:: Task to complete ::
Everything in the listing below from the line containing "Reconstruct the object" through the line containing "clamp, smoothstep, lerp" should be repeated exactly; leave out every other line.

:: Record excerpts ::
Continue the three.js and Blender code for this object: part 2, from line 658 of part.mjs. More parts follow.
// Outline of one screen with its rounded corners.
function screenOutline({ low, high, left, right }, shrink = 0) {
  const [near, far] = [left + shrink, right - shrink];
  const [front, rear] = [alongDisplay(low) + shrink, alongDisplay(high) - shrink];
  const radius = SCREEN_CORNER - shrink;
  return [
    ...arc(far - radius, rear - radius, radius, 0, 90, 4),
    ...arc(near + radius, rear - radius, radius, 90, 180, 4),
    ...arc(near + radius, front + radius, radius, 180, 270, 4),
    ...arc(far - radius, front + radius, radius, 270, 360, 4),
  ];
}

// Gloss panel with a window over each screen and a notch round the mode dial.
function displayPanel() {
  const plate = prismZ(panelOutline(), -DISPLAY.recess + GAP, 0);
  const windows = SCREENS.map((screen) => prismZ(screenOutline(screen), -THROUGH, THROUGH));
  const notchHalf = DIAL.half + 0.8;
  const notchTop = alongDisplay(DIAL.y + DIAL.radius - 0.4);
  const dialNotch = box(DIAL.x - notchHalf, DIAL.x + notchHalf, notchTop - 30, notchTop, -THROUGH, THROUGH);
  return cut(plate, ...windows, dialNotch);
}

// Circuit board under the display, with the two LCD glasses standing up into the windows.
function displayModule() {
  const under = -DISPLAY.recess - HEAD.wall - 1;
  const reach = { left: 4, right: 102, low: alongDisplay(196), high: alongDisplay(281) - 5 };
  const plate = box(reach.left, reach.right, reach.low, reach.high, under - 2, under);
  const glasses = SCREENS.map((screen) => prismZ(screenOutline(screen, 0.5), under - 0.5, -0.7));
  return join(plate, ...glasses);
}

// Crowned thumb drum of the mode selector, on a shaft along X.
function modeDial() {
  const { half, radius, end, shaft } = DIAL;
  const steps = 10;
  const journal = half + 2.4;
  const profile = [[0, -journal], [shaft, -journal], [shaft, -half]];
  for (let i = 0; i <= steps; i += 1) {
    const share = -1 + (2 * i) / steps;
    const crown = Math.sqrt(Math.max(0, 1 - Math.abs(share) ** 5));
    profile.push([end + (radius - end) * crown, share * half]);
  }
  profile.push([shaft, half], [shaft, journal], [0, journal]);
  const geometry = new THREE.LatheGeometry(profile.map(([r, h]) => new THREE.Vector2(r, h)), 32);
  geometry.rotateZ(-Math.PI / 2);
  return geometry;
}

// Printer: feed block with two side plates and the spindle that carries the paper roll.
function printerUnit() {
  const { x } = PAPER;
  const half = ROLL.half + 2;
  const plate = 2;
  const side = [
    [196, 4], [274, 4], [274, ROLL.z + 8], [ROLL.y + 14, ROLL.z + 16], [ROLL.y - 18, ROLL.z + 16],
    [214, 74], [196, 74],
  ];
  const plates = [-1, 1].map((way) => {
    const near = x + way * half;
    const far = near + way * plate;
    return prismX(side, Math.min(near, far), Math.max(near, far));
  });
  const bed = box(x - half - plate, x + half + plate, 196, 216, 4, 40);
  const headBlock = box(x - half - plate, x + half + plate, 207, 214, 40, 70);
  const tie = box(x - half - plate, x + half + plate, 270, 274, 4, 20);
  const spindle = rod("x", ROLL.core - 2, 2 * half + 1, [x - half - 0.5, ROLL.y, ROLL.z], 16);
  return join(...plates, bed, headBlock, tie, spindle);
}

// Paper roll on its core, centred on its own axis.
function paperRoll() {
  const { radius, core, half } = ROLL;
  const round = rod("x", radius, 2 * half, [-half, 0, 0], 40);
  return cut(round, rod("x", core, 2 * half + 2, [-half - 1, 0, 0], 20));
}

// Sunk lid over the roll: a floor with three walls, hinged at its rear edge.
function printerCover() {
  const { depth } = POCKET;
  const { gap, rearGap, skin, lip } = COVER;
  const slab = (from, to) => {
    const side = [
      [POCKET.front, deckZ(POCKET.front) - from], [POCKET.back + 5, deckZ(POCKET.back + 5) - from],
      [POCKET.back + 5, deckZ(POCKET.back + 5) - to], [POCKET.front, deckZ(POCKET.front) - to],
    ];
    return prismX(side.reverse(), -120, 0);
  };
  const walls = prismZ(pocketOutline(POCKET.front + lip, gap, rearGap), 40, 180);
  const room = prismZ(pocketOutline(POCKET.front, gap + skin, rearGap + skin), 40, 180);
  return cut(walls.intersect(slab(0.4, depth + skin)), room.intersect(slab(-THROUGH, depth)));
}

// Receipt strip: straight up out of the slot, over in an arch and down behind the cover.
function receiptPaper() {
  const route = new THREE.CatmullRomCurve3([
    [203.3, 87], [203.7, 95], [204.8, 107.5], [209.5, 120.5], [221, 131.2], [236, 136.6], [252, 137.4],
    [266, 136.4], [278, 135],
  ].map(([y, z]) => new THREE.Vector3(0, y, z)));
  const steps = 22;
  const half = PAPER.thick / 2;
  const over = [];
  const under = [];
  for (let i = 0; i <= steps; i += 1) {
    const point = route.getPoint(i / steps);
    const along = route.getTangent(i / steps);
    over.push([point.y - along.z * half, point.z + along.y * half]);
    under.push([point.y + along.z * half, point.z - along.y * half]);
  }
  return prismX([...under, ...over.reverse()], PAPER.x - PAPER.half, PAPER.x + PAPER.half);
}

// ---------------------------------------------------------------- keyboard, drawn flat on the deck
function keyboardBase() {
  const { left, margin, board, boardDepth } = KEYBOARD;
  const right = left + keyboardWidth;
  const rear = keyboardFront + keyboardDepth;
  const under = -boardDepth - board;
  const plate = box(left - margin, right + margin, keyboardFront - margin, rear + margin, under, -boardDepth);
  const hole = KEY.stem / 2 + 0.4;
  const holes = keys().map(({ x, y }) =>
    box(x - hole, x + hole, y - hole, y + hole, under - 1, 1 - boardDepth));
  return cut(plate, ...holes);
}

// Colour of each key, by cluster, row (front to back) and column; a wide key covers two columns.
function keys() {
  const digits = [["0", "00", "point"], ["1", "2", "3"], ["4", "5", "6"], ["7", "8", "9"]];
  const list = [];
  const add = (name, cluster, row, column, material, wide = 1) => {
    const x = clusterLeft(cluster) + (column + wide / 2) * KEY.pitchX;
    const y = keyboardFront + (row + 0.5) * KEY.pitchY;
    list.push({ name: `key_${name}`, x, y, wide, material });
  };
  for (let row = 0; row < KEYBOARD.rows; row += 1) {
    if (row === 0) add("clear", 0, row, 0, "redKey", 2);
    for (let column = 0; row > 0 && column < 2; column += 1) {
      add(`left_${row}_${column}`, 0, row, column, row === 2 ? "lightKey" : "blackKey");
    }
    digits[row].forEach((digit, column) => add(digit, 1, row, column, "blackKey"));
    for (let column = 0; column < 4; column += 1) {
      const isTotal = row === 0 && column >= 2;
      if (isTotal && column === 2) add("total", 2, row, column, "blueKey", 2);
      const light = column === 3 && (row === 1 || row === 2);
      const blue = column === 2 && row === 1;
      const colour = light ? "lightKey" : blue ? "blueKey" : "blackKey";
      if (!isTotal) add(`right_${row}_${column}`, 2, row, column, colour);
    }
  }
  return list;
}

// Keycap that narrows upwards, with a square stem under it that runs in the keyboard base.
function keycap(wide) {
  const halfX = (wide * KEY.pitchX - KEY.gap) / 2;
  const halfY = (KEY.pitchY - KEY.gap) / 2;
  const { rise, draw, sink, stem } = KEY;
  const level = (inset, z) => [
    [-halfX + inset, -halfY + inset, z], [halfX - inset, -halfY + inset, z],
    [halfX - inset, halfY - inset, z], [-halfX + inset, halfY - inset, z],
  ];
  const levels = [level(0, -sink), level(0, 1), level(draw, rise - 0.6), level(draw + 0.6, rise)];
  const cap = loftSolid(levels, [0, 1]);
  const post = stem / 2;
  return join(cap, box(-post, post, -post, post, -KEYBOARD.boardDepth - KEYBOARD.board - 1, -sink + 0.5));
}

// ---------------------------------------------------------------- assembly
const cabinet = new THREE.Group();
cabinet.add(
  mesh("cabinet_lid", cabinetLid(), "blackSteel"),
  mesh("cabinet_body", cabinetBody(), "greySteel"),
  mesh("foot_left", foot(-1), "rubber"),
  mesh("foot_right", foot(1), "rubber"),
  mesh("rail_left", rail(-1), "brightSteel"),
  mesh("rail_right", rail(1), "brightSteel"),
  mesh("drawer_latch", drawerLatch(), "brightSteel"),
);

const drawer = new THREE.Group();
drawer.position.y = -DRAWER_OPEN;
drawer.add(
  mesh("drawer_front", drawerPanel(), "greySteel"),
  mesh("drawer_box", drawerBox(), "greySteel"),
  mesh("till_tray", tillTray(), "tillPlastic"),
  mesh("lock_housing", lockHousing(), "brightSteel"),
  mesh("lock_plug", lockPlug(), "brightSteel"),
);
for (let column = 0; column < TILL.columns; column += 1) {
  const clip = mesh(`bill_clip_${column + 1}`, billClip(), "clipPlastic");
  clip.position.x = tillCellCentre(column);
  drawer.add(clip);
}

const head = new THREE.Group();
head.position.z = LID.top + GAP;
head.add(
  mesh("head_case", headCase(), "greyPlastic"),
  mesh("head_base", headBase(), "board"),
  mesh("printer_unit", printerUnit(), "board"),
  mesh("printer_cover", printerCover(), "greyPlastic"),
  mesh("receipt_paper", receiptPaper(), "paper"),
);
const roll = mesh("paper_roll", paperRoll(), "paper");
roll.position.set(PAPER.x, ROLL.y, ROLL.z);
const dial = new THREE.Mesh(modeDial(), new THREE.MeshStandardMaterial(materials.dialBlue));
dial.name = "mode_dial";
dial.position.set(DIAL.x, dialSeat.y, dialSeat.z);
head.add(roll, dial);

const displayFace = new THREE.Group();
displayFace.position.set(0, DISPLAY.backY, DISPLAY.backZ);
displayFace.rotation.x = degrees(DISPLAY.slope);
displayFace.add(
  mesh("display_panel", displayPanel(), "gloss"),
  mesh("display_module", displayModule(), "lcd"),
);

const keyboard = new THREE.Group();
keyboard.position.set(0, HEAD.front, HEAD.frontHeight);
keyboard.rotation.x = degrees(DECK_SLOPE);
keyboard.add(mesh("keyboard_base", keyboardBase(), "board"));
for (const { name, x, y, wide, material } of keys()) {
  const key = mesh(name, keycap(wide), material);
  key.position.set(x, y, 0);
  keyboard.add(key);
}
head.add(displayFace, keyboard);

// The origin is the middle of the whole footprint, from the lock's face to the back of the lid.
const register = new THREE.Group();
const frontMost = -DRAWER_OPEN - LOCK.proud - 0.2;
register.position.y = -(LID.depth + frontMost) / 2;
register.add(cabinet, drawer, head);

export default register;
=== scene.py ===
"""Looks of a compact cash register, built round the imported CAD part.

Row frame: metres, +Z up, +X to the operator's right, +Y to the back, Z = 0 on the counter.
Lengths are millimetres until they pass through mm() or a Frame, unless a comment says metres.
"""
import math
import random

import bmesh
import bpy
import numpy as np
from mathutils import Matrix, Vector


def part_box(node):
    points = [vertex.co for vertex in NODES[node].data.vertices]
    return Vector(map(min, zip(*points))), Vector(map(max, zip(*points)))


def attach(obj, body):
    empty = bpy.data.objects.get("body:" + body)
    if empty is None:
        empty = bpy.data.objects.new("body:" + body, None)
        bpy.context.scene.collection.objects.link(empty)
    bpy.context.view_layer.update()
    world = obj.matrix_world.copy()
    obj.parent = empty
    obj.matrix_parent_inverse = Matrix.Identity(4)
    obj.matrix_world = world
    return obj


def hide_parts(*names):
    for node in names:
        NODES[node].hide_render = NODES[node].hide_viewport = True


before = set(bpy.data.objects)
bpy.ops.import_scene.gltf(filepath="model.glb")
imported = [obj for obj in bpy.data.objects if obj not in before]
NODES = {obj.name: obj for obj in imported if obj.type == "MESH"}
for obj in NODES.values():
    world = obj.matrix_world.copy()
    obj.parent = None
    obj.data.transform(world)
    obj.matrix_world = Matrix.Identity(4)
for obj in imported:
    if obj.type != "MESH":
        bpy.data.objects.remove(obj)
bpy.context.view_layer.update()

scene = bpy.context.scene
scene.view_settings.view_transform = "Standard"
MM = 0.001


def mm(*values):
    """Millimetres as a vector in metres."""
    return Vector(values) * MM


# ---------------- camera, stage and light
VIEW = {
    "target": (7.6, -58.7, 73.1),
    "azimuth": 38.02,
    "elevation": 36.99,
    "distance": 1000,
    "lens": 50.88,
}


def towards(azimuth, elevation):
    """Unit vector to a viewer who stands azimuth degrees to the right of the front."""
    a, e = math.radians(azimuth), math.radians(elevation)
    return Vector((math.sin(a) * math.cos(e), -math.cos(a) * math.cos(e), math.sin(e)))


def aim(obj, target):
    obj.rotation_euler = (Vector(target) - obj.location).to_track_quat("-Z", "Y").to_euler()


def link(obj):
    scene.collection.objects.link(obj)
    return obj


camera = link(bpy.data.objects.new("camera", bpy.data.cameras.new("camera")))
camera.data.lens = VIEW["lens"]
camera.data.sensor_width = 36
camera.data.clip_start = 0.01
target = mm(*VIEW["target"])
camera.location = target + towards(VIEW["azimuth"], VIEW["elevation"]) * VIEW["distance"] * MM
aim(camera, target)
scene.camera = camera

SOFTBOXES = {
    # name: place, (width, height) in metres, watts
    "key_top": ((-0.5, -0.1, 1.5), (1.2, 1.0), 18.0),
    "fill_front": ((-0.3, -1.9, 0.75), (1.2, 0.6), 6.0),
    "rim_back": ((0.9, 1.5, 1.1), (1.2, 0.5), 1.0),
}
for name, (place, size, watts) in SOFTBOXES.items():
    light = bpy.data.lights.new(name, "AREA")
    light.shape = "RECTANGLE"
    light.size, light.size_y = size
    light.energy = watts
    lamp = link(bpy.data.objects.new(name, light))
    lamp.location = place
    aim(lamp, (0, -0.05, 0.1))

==

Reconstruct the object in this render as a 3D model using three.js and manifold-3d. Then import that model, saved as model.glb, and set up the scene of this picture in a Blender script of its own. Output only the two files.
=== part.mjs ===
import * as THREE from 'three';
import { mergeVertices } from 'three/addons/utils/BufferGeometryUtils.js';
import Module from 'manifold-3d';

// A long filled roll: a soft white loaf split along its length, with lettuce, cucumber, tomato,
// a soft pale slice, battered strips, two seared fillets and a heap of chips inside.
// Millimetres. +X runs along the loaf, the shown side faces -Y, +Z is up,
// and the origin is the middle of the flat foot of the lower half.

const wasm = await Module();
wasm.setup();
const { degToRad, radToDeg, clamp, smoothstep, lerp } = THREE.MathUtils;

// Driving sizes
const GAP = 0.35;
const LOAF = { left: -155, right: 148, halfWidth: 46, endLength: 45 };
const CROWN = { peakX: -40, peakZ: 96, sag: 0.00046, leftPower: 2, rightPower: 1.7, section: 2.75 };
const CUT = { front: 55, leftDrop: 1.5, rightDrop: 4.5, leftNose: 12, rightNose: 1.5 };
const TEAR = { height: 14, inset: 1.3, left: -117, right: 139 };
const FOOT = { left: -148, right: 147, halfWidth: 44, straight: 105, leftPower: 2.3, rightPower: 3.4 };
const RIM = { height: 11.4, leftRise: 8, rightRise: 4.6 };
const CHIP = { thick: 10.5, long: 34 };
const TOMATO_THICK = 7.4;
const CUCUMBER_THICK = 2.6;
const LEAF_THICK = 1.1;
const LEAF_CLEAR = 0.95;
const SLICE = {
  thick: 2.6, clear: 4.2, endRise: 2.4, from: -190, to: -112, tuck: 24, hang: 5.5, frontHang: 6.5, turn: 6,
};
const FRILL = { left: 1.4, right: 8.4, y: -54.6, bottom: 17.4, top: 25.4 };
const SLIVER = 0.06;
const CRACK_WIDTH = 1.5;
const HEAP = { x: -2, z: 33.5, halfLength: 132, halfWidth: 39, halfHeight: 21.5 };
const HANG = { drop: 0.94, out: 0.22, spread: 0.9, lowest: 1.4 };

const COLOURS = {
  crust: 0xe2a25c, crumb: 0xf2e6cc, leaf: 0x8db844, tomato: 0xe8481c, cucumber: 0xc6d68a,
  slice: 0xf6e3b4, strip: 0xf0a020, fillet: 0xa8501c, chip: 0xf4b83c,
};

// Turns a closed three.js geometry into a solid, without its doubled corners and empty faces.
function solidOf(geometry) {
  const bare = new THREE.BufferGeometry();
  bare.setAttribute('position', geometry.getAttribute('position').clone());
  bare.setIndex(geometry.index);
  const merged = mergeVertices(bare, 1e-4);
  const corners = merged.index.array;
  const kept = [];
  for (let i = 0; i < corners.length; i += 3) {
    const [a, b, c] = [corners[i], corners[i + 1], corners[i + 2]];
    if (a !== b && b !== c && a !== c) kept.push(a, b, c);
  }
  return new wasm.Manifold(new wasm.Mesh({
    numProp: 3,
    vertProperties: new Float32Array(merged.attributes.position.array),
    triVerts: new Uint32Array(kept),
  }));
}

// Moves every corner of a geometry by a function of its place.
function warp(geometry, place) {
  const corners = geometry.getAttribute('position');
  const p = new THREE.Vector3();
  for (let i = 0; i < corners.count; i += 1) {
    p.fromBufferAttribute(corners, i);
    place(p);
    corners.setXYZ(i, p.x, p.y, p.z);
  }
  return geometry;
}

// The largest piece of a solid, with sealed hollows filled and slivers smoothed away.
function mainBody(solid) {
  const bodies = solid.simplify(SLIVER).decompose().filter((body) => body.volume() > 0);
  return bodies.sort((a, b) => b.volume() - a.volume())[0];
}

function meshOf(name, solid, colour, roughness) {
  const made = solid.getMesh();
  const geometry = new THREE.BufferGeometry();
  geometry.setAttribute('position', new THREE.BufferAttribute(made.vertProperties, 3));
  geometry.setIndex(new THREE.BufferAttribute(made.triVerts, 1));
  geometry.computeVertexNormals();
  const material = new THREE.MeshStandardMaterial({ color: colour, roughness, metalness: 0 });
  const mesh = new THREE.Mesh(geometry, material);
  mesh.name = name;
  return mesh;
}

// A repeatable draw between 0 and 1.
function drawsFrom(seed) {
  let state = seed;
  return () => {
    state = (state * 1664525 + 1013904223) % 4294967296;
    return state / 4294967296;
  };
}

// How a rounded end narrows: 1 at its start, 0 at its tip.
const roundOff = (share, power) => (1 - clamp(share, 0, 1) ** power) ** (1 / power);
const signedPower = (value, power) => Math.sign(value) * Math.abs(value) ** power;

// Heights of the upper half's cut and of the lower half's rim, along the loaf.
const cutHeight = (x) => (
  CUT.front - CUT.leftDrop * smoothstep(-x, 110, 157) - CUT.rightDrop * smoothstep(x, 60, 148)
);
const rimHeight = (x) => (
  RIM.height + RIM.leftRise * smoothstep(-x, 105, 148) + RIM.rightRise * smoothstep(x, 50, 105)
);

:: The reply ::
Reconstruct the object in this render as a 3D model using three.js and manifold-3d. Then import that model, saved as model.glb, and set up the scene of this picture in a Blender script of its own. Output only the two files.
=== part.mjs ===
import * as THREE from 'three';
import { mergeVertices } from 'three/addons/utils/BufferGeometryUtils.js';
import Module from 'manifold-3d';

// A long filled roll: a soft white loaf split along its length, with lettuce, cucumber, tomato,
// a soft pale slice, battered strips, two seared fillets and a heap of chips inside.
// Millimetres. +X runs along the loaf, the shown side faces -Y, +Z is up,
// and the origin is the middle of the flat foot of the lower half.

const wasm = await Module();
wasm.setup();
const { degToRad, radToDeg, clamp, smoothstep, lerp } = THREE.MathUtils;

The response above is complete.